**Input records:**
▼▼▼

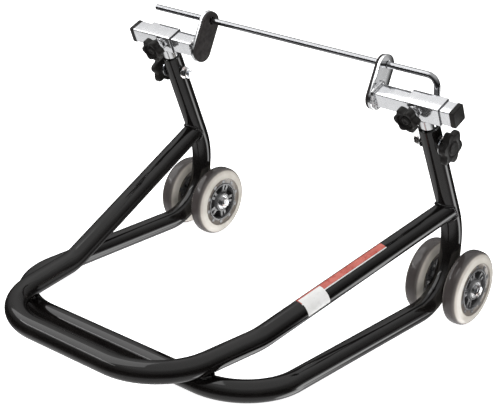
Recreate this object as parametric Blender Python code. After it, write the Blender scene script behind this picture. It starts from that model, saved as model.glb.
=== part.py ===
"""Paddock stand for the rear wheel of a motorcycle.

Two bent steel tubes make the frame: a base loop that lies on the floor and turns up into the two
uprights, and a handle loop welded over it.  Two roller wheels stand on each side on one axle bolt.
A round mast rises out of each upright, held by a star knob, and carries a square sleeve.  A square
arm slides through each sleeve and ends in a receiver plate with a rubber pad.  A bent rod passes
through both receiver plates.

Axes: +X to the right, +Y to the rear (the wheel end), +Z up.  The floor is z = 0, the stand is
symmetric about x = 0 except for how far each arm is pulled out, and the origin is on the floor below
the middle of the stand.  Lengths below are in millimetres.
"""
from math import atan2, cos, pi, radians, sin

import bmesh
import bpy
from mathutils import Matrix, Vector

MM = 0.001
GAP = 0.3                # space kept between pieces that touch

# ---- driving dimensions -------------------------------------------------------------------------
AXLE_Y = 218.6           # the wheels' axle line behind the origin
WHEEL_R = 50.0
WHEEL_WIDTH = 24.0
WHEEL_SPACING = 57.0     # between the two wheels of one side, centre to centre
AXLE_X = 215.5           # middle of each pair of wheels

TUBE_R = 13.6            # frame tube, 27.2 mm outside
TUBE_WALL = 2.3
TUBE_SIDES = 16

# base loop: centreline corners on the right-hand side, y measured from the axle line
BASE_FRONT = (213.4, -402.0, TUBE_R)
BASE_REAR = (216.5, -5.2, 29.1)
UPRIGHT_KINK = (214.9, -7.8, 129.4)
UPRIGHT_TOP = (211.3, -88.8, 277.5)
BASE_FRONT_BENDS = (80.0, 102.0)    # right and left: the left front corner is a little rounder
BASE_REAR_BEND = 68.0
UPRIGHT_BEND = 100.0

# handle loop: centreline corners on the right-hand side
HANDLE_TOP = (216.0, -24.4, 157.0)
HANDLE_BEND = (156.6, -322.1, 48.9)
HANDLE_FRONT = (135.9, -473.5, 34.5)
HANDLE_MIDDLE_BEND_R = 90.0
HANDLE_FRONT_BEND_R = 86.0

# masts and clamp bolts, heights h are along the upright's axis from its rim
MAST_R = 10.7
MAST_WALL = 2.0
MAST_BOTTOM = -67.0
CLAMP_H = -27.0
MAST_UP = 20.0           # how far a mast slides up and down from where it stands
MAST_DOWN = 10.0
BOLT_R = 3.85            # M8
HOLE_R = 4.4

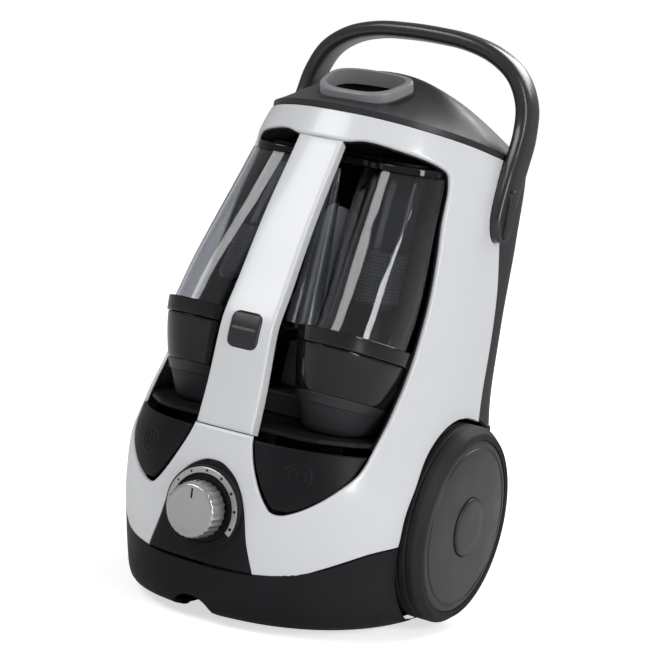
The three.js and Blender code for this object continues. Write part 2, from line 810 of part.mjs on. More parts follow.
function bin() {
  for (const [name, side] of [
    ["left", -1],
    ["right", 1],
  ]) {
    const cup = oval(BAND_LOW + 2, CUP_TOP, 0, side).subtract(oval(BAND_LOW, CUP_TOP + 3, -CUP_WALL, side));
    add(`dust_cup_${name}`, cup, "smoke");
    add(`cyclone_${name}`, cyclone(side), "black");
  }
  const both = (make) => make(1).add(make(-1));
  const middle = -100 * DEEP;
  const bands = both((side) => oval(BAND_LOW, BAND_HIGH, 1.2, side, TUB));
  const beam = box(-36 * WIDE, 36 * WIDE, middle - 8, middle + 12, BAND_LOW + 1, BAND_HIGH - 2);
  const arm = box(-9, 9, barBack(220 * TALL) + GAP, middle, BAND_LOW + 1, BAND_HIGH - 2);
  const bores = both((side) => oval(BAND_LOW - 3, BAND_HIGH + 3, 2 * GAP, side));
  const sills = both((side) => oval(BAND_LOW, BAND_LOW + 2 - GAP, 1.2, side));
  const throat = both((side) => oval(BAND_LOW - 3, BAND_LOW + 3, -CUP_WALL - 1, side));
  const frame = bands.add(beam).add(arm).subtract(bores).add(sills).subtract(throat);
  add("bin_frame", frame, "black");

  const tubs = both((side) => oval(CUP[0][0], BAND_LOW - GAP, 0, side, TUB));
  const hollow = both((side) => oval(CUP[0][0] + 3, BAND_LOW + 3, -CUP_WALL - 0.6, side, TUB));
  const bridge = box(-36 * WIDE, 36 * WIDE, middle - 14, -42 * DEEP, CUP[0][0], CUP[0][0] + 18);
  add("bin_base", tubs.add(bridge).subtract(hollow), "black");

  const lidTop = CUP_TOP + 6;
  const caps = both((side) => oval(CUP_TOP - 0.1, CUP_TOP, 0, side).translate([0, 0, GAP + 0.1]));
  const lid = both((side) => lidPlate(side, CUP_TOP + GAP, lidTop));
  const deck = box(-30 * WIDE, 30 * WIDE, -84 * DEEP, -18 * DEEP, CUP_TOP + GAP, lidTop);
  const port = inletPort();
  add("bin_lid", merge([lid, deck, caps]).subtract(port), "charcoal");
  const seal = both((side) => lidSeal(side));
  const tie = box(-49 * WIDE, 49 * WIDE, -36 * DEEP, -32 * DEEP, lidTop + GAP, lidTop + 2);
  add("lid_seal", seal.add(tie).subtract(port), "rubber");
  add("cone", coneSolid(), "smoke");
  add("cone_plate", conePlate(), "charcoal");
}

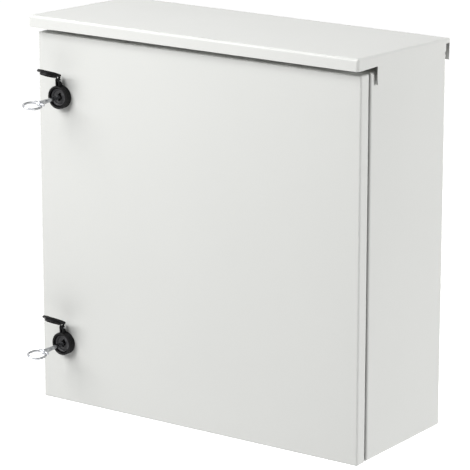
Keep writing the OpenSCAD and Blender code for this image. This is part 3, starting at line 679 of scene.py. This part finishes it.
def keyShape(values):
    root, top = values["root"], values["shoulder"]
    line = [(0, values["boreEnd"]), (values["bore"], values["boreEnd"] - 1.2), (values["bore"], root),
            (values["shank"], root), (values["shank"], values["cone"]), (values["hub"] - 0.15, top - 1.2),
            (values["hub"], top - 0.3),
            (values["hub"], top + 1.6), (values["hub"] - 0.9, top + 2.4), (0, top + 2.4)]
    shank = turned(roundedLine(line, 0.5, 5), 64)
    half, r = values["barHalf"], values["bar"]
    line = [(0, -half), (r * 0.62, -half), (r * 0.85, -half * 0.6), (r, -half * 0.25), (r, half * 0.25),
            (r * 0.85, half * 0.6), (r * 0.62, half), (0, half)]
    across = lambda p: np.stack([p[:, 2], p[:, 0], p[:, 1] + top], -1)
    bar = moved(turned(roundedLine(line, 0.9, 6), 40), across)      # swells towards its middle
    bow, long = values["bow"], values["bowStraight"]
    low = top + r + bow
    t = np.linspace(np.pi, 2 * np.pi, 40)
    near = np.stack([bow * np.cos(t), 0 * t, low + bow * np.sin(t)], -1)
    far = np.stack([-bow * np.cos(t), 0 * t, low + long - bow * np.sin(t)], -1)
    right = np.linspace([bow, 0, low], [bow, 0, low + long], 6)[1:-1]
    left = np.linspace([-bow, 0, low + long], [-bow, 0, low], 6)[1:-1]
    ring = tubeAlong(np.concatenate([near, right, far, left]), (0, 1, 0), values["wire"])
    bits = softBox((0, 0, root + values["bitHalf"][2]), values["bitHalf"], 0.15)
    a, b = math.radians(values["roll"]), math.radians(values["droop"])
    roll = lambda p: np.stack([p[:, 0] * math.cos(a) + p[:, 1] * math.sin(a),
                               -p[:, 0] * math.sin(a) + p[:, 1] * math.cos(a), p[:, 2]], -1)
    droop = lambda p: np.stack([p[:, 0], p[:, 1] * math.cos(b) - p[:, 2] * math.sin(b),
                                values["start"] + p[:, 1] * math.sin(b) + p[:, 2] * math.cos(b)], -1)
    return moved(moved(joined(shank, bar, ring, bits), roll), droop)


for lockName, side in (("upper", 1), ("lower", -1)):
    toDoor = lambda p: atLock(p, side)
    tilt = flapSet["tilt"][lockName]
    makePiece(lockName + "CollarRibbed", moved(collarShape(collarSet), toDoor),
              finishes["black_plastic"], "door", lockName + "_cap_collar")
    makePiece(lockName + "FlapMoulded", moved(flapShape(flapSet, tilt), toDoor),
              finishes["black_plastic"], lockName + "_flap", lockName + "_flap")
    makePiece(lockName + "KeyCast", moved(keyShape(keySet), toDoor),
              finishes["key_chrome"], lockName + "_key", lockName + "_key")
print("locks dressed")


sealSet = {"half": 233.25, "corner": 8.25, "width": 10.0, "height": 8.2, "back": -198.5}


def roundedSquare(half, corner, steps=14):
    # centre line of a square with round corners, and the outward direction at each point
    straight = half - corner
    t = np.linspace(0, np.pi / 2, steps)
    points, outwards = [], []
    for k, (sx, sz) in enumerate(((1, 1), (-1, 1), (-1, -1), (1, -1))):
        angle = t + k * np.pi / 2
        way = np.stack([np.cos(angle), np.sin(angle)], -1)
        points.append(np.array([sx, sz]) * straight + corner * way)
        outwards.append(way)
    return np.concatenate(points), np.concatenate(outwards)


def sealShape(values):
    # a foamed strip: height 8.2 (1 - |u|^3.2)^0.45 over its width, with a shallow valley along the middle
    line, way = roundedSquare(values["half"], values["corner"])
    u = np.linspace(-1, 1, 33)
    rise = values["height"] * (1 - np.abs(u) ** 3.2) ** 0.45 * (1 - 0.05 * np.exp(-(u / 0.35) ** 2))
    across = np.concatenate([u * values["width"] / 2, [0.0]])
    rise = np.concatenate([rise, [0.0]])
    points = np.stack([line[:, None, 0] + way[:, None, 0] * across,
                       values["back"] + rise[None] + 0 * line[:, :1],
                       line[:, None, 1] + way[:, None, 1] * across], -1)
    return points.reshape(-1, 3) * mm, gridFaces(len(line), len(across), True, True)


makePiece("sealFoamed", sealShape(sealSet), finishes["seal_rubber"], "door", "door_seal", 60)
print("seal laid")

▲▲▲

**Work to do:** Among the entries above, how many lines hold the word "scene"? Reply with only that number.

**Problem solution:** 2